Le réchauffement climatique est une des manifestations les plus évidentes d’un changement dans les conditions de vie sur terre.
Parmi toutes les causes avancées, celle du prix Nobel de chimie 1995 Paul Crutzen, publiée en 2002 dans la revue Nature a connu un succès fulgurant. En avançant l’idée d’une nouvelle ère géologique qu’il baptise « Anthropocène », il désigne l’ère où l’homme devient lui-même une force géologique qui, par son action, bouleverse les forces naturelles qui jusqu’ici régissaient l’évolution du système terrestre.
Mais définir une ère géologique ne peut se faire que sur des critères objectifs acceptés par la communauté scientifique des géologues. C’est pourquoi la reconnaissance de l’anthropocène a fait l’objet d’un examen formel depuis plus de quinze ans à partir d’un dossier établi par la sous-commission du quaternaire (la SQS), instance de la Commission stratigraphique internationale dépendant de l’Union internationale des sciences géologiques.
Le verdict rendu par la SQS et approuvé aux divers échelons de l’Union a été de refuser de définir la nouvelle ère que serait l’anthropocène.
Le rôle du groupe de travail sur l’anthropocène qui avait préparé le dossier était de proposer une date (1952 avait été suggérée) et une validation stratigraphique s’appuyant sur les traces laissées dans les sédiments, les roches ou les glaces d’une différentiation nette entre l’holocène, et une nouvelle ère baptisée anthropocène. Ce groupe de travail avait conclu que les marqueurs de cette transformation géologique de la Terre étaient suffisamment nombreux pour justifier ce changement d’ère, mais finalement sans être suivi par la majorité de la SQS. La décision de la SQS est contestée au sein même de la communauté des géologues sur la base de divers arguments qu’on peut qualifier de techniques.

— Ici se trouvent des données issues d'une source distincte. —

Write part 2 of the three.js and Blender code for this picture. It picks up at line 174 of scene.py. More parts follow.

Ceux qui refusent la nouvelle nomenclature avancent notamment la distinction nécessaire entre le temps long de la géologie et le temps court du calendrier humain, arguant qu’il est encore trop tôt pour juger de l’avènement d’une ère nouvelle, même si des signes visibles de transformation sont réels (présence de plutonium ou de plastiques dans les sédiments, émissions importantes de carbone, perte de biodiversité, …) ils ne seraient pas suffisants pour indiquer une rupture nette. Peut-on dès aujourd’hui dire qu’à partir de 1952 commence une période appelée à durer aussi longtemps que l’holocène démarré il y a 11 700 ans ?

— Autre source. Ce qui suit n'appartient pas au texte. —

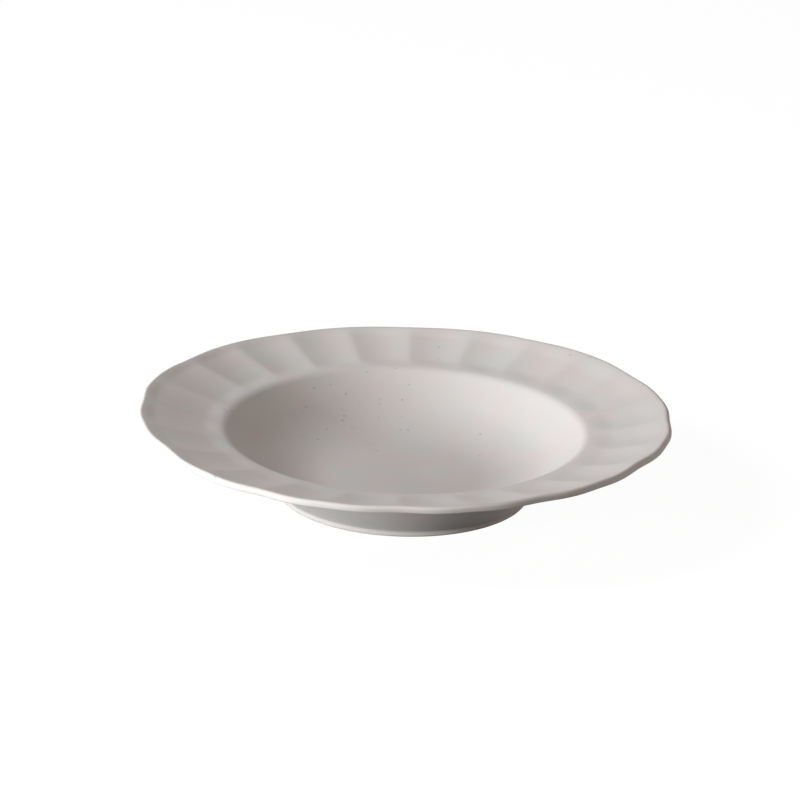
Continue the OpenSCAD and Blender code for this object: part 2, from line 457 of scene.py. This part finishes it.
def group_tree(name, inputs, outputs):
    """A new node group. Each input has a name, a kind and a value, and each output a name and a kind."""
    tree = bpy.data.node_groups.new(name, "ShaderNodeTree")
    for label, kind, value in inputs:
        socket = tree.interface.new_socket(label, in_out="INPUT", socket_type=kind)
        socket.default_value = value
    for label, kind in outputs:
        tree.interface.new_socket(label, in_out="OUTPUT", socket_type=kind)
    return tree, tree.nodes.new("NodeGroupInput").outputs, tree.nodes.new("NodeGroupOutput").inputs


def add_node(tree, kind, links=None, **settings):
    """A node with its settings, and its inputs set to a value or linked to another node's output."""
    made = tree.nodes.new(kind)
    for key, value in settings.items():
        setattr(made, key, value)
    for key, value in (links or {}).items():
        if isinstance(value, bpy.types.NodeSocket):
            tree.links.new(value, made.inputs[key])
        else:
            made.inputs[key].default_value = value
    return made


def maths(tree, operation, first, second):
    """The result of one sum."""
    return add_node(tree, "ShaderNodeMath", {0: first, 1: second}, operation=operation).outputs[0]


def mixed(tree, factor, first, second):
    """Two colours mixed by a factor. A Mix node's colour sockets are known by their numbers."""
    links = {"Factor": factor, MIX_FIRST: first, MIX_SECOND: second}
    return add_node(tree, "ShaderNodeMix", links, data_type="RGBA").outputs[MIX_RESULT]


print("helpers for node trees ready")


# %% Group: a colour that drifts
DRIFT_DETAIL, DRIFT_FROM, DRIFT_FULL = 2.0, 0.4, 0.7
COOL_SHIFT = (0.31, 0.17, 0.23)


def make_drift():
    """Two slow patterns of noise, one towards a warm and one towards a cool tone."""
    tree, given, result = group_tree(
        "drifting_colour",
        [
            ("Colour", COLOUR, (0.5, 0.5, 0.5, 1)),
            ("Warm Colour", COLOUR, (0.5, 0.45, 0.42, 1)),
            ("Cool Colour", COLOUR, (0.45, 0.5, 0.48, 1)),
            ("Size", FLOAT, 20 * MM),
            ("Amount", FLOAT, 0.5),
        ],
        [("Colour", COLOUR)],
    )
    place = add_node(tree, "ShaderNodeTexCoord").outputs["Object"]
    moved = add_node(tree, "ShaderNodeVectorMath", {0: place, 1: COOL_SHIFT}, operation="ADD").outputs[0]
    scale = maths(tree, "DIVIDE", 1.0, given["Size"])
    tone = given["Colour"]
    for start, drifted in ((place, given["Warm Colour"]), (moved, given["Cool Colour"])):
        links = {"Vector": start, "Scale": scale, "Detail": DRIFT_DETAIL}
        noise = add_node(tree, "ShaderNodeTexNoise", links).outputs["Fac"]
        links = {"Value": noise, "From Min": DRIFT_FROM, "From Max": DRIFT_FULL}
        share = add_node(tree, "ShaderNodeMapRange", links, clamp=True).outputs[0]
        tone = mixed(tree, maths(tree, "MULTIPLY", share, given["Amount"]), tone, drifted)
    tree.links.new(tone, result["Colour"])
    return tree


drift = make_drift()
print(drift.name, "takes", [s.name for s in drift.interface.items_tree if s.in_out == "INPUT"])


# %% Group: iron specks
LEAST_SPECK, SPECK_CORE = 0.5, 0.5


def make_specks():
    """Round specks in some of the cells that space is parted into, and in more of them near a place.

    A speck reaches half to one and a half times its size from its middle, and its outer half is soft.
    """
    tree, given, result = group_tree(
        "iron_specks",
        [
            ("Spacing", FLOAT, 6 * MM),
            ("Speck Size", FLOAT, 0.4 * MM),
            ("Share", FLOAT, 0.2),
            ("Gathered Share", FLOAT, 0.0),
            ("Gathering Place", VECTOR, (0.0, 0.0, 0.0)),
            ("Gathering Size", FLOAT, 20 * MM),
            ("Strength", FLOAT, 0.5),
        ],
        [("Mask", FLOAT)],
    )
    place = add_node(tree, "ShaderNodeTexCoord").outputs["Object"]
    scale = maths(tree, "DIVIDE", 1.0, given["Spacing"])
    links = {"Vector": place, "Scale": scale}
    cells = add_node(tree, "ShaderNodeTexVoronoi", links, feature="F1").outputs
    chance = add_node(tree, "ShaderNodeSeparateColor", {"Color": cells["Color"]}).outputs
    distance = maths(tree, "MULTIPLY", cells["Distance"], given["Spacing"])
    reach = maths(tree, "MULTIPLY", given["Speck Size"], maths(tree, "ADD", chance[1], LEAST_SPECK))
    core = maths(tree, "MULTIPLY", reach, SPECK_CORE)
    links = {"Value": distance, "From Min": core, "From Max": reach, "To Min": 1.0, "To Max": 0.0}
    disc = add_node(tree, "ShaderNodeMapRange", links, clamp=True).outputs[0]
    links = {0: cells["Position"], 1: given["Gathering Place"]}
    away = add_node(tree, "ShaderNodeVectorMath", links, operation="DISTANCE").outputs["Value"]
    far = maths(tree, "DIVIDE", away, given["Gathering Size"])
    near = maths(tree, "MAXIMUM", 0.0, maths(tree, "SUBTRACT", 1.0, far))
    share = maths(tree, "ADD", given["Share"], maths(tree, "MULTIPLY", near, given["Gathered Share"]))
    picked = maths(tree, "LESS_THAN", chance[0], share)
    mask = maths(tree, "MULTIPLY", maths(tree, "MULTIPLY", disc, picked), given["Strength"])
    tree.links.new(mask, result["Mask"])
    return tree


specks = make_specks()
print(specks.name, "takes", [s.name for s in specks.interface.items_tree if s.in_out == "INPUT"])


# %% Group: the tooth of a matt surface
GRAIN_DETAIL, SWELL_DETAIL = 3.0, 1.0


def make_tooth():
    """A fine grain and a slow swell, added up to one height in metres."""
    tree, given, result = group_tree(
        "matt_tooth",
        [
            ("Grain Size", FLOAT, 0.5 * MM),
            ("Grain Height", FLOAT, 0.01 * MM),
            ("Swell Size", FLOAT, 8 * MM),
            ("Swell Height", FLOAT, 0.03 * MM),
        ],
        [("Height", FLOAT)],
    )
    place = add_node(tree, "ShaderNodeTexCoord").outputs["Object"]
    heights = []
    for part, detail in (("Grain", GRAIN_DETAIL), ("Swell", SWELL_DETAIL)):
        scale = maths(tree, "DIVIDE", 1.0, given[part + " Size"])
        links = {"Vector": place, "Scale": scale, "Detail": detail}
        noise = add_node(tree, "ShaderNodeTexNoise", links).outputs["Fac"]
        heights.append(maths(tree, "MULTIPLY", noise, given[part + " Height"]))
    tree.links.new(maths(tree, "ADD", *heights), result["Height"])
    return tree


tooth = make_tooth()
print(tooth.name, "takes", [s.name for s in tooth.interface.items_tree if s.in_out == "INPUT"])

# %% [markdown]
# ## The finishes
# The glaze is a dry, matt grey with a little warmth in it. It scatters light evenly and hardly shines.
# Where it is thin, on the crest of the lip and the arrises, the browner clay shows through a little.
# The bare foot is rougher and has more grain. The glaze under the base is the same one as the coat's.


# %% Helpers for materials
def new_finish(name, roughness, shine):
    """A material, its node tree and its shader."""
    material = bpy.data.materials.new(name)
    material.use_nodes = True
    tree = material.node_tree
    shader = tree.nodes["Principled BSDF"]
    shader.inputs["Roughness"].default_value = roughness
    shader.inputs["Specular IOR Level"].default_value = shine
    return material, tree, shader


def shared(tree, group, **values):
    """A shared effect placed in a material, with its own values. An underscore stands for a space."""
    made = add_node(tree, "ShaderNodeGroup", node_tree=group)
    for label, value in values.items():
        made.inputs[label.replace("_", " ")].default_value = value
    return made.outputs[0]


def bump_from(tree, shader, height):
    """Bends the shader's normal by a height in metres."""
    bump = add_node(tree, "ShaderNodeBump", {"Strength": 1.0, "Distance": 1.0, "Height": height})
    tree.links.new(bump.outputs["Normal"], shader.inputs["Normal"])


print("helpers for materials ready")


# %% The glazes
GLAZE_GREY = (0.588, 0.569, 0.556, 1)
GLAZE_WARM = (0.614, 0.546, 0.534, 1)
GLAZE_COOL = (0.566, 0.568, 0.548, 1)
THIN_BROWN = (0.42, 0.37, 0.34, 1)
SPECK_GREY = (0.16, 0.15, 0.14, 1)
SPECK_PLACE = (-26 * MM, 56 * MM, 17 * MM)
GLAZE_SHINE = 0.12


def glaze(name, roughness, thin_share, speck_share):
    """The matt grey glaze. thin_share says how much of the clay shows where it is thin."""
    material, tree, shader = new_finish(name, roughness, GLAZE_SHINE)
    tone = shared(
        tree,
        drift,
        Colour=GLAZE_GREY,
        Warm_Colour=GLAZE_WARM,
        Cool_Colour=GLAZE_COOL,
        Size=18 * MM,
        Amount=0.9,
    )
    thin = add_node(tree, "ShaderNodeAttribute", attribute_name="thin_glaze").outputs["Fac"]
    broken = mixed(tree, maths(tree, "MULTIPLY", thin, thin_share), tone, THIN_BROWN)
    dots = shared(
        tree,
        specks,
        Spacing=3.3 * MM,
        Speck_Size=0.6 * MM,
        Share=speck_share,
        Gathered_Share=0.9,
        Gathering_Place=SPECK_PLACE,
        Gathering_Size=38 * MM,
        Strength=0.36,
    )
    tree.links.new(mixed(tree, dots, broken, SPECK_GREY), shader.inputs["Base Color"])
    relief = shared(
        tree,
        tooth,
        Grain_Size=0.6 * MM,
        Grain_Height=0.006 * MM,
        Swell_Size=9 * MM,
        Swell_Height=0.02 * MM,
    )
    bump_from(tree, shader, relief)
    return material


glaze_coat.data.materials.append(glaze("matt_glaze", roughness=0.62, thin_share=0.3, speck_share=0.012))
base_glaze.data.materials.append(glaze("base_glaze", roughness=0.58, thin_share=0.0, speck_share=0.015))
print("glazes ready")


# %% The bare clay
CLAY_BUFF = (0.50, 0.46, 0.42, 1)
CLAY_WARM = (0.50, 0.43, 0.37, 1)
CLAY_PALE = (0.55, 0.53, 0.50, 1)
CLAY_SPECK = (0.2, 0.16, 0.13, 1)


def bare_clay():
    """Fired stoneware without glaze: warmer, rougher and more speckled."""
    material, tree, shader = new_finish("stoneware", roughness=0.85, shine=0.2)
    tone = shared(
        tree,
        drift,
        Colour=CLAY_BUFF,
        Warm_Colour=CLAY_WARM,
        Cool_Colour=CLAY_PALE,
        Size=6 * MM,
        Amount=0.8,
    )
    dots = shared(tree, specks, Spacing=2.2 * MM, Speck_Size=0.3 * MM, Share=0.3, Strength=0.7)
    tree.links.new(mixed(tree, dots, tone, CLAY_SPECK), shader.inputs["Base Color"])
    relief = shared(
        tree,
        tooth,
        Grain_Size=0.5 * MM,
        Grain_Height=0.03 * MM,
        Swell_Size=6 * MM,
        Swell_Height=0.03 * MM,
    )
    bump_from(tree, shader, relief)
    return material


clay_body.data.materials.append(bare_clay())
print("bare clay ready")

# %% [markdown]
# ## Table and light
# The photograph has a white ground with no edge. The table here is a plain pale sheet that looks white
# to the camera but keeps the plate's soft shadow. Most light comes from a low window at the front left,
# which draws the flutes. A higher one further left lights the floor of the well. A weak, warm light
# from the right stands for a wall, which keeps the lip and the shaded side of the well from going black.

# %% Make the table
TABLE_SIDE = 12.0
TABLE_PALE = (0.22, 0.22, 0.22, 1)
TABLE_WHITE = 0.96
SHADOW_SHARE = 0.08
WHITE = (1, 1, 1, 1)


def seen_directly(tree, otherwise, seen):
    """One shader for what the camera sees, also by gloss and through glass, and another for the rest."""
    path = add_node(tree, "ShaderNodeLightPath").outputs
    direct = maths(tree, "MAXIMUM", path["Is Camera Ray"], path["Is Glossy Ray"])
    direct = maths(tree, "MAXIMUM", direct, path["Is Transmission Ray"])
    return add_node(tree, "ShaderNodeMixShader", {0: direct, 1: otherwise, 2: seen}).outputs[0]


def table_finish():
    """Pale cloth for the light that bounces, and nearly white for the camera, with a share for shadow."""
    material = bpy.data.materials.new("table")
    material.use_nodes = True
    tree = material.node_tree
    tree.nodes.remove(tree.nodes["Principled BSDF"])
    pale = add_node(tree, "ShaderNodeBsdfDiffuse", {"Color": TABLE_PALE})
    shaded = (SHADOW_SHARE, SHADOW_SHARE, SHADOW_SHARE, 1)
    faint = add_node(tree, "ShaderNodeBsdfDiffuse", {"Color": shaded})
    glow = add_node(tree, "ShaderNodeEmission", {"Color": WHITE, "Strength": TABLE_WHITE})
    seen = add_node(tree, "ShaderNodeAddShader", {0: faint.outputs[0], 1: glow.outputs[0]})
    surface = seen_directly(tree, pale.outputs[0], seen.outputs[0])
    tree.links.new(surface, tree.nodes["Material Output"].inputs["Surface"])
    return material


half = TABLE_SIDE / 2
corners = [(-half, -half, 0), (half, -half, 0), (half, half, 0), (-half, half, 0)]
table_mesh = bpy.data.meshes.new("table")
table_mesh.from_pydata(corners, [], [(0, 1, 2, 3)])
table_mesh.materials.append(table_finish())
table = bpy.data.objects.new("table", table_mesh)
bpy.context.scene.collection.objects.link(table)
print("the table is", TABLE_SIDE, "m on a side")

# %% Light the room
FILL_COLOUR, FILL_STRENGTH = (1.0, 0.85, 0.75, 1), 0.008

world = bpy.data.worlds.new("room")
bpy.context.scene.world = world
world.use_nodes = True
room = world.node_tree
fill = room.nodes["Background"]
fill.inputs["Color"].default_value = FILL_COLOUR
fill.inputs["Strength"].default_value = FILL_STRENGTH
white = add_node(room, "ShaderNodeBackground", {"Color": WHITE, "Strength": 1.0})
backdrop = seen_directly(room, fill.outputs[0], white.outputs[0])
room.links.new(backdrop, room.nodes["World Output"].inputs["Surface"])
print("the fill from all round has a strength of", FILL_STRENGTH)

# %% Hang the lights
LIGHT_FAR = 1.6


def hang_light(name, turn, up, size, power, colour):
    """A square light that looks at the plate.

    turn is its direction in degrees, from the left round to the front, and up is how high it stands.
    """
    lamp = bpy.data.lights.new(name, "AREA")
    lamp.shape, lamp.size, lamp.energy, lamp.color = "SQUARE", size, power, colour
    light = bpy.data.objects.new(name, lamp)
    bpy.context.scene.collection.objects.link(light)
    towards = Vector((-cos(up) * cos(turn), -cos(up) * sin(turn), sin(up)))
    light.location = towards * LIGHT_FAR
    light.rotation_euler = towards.to_track_quat("Z", "Y").to_euler()
    print(name, "hangs at", [round(c, 2) for c in light.location])


hang_light("low_window", turn=34, up=8, size=0.45, power=30.0, colour=(1.0, 1.0, 1.0))
hang_light("high_window", turn=7, up=36, size=0.55, power=23.0, colour=(0.985, 0.98, 0.995))
hang_light("warm_wall", turn=168, up=26, size=0.8, power=8.5, colour=(1.0, 0.89, 0.80))

# %% Set the view and finish
bpy.context.scene.view_settings.view_transform = "Standard"
bpy.context.view_layer.update()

Naomi Oreskes, co-autrice du best-seller Les marchands de doute avec Erik Conway, se déclare déçue de la décision de la SQS, au motif que ce refus laisse entendre qu’elle ne veut pas reconnaître l’évidence d’un changement reconnu par tous.
Toutefois la question posée par l’anthropocène me semble moins relever de critères techniques, que seuls les géologues sont à même de trancher, que dans le nom choisi pour cette nouvelle ère. Car si l’homme en tant qu’espèce prend le pas sur la nature, il l’a toujours fait dès la domestication du feu (et même avant). Ce qui serait nouveau et spécifique à l’anthropocène serait surtout le fait que l’échelle de ces changements est telle qu’elle menace la possibilité de la vie terrestre telle que nous la connaissons. Et repérer du plutonium et des plastiques dans des sédiments peut difficilement être attribué à l’espèce humaine avant la révolution industrielle, quand ni le plutonium ni les plastiques n'étaient connus. Or qualifier cette ère d’anthropocène c’est attribuer à l’homme en tant qu’espèce la responsabilité de ce changement. Mais si l’homme est par nature conduit à détruire son environnement, il n’y a pas lieu de lui en faire porter une quelconque responsabilité. Ce qui rend la lutte contre le réchauffement climatique bien difficile. L’homme est alors comme le scorpion qui pique la grenouille qui l’aide à traverser la rivière, signant ainsi sa propre fin au grand étonnement de cette dernière.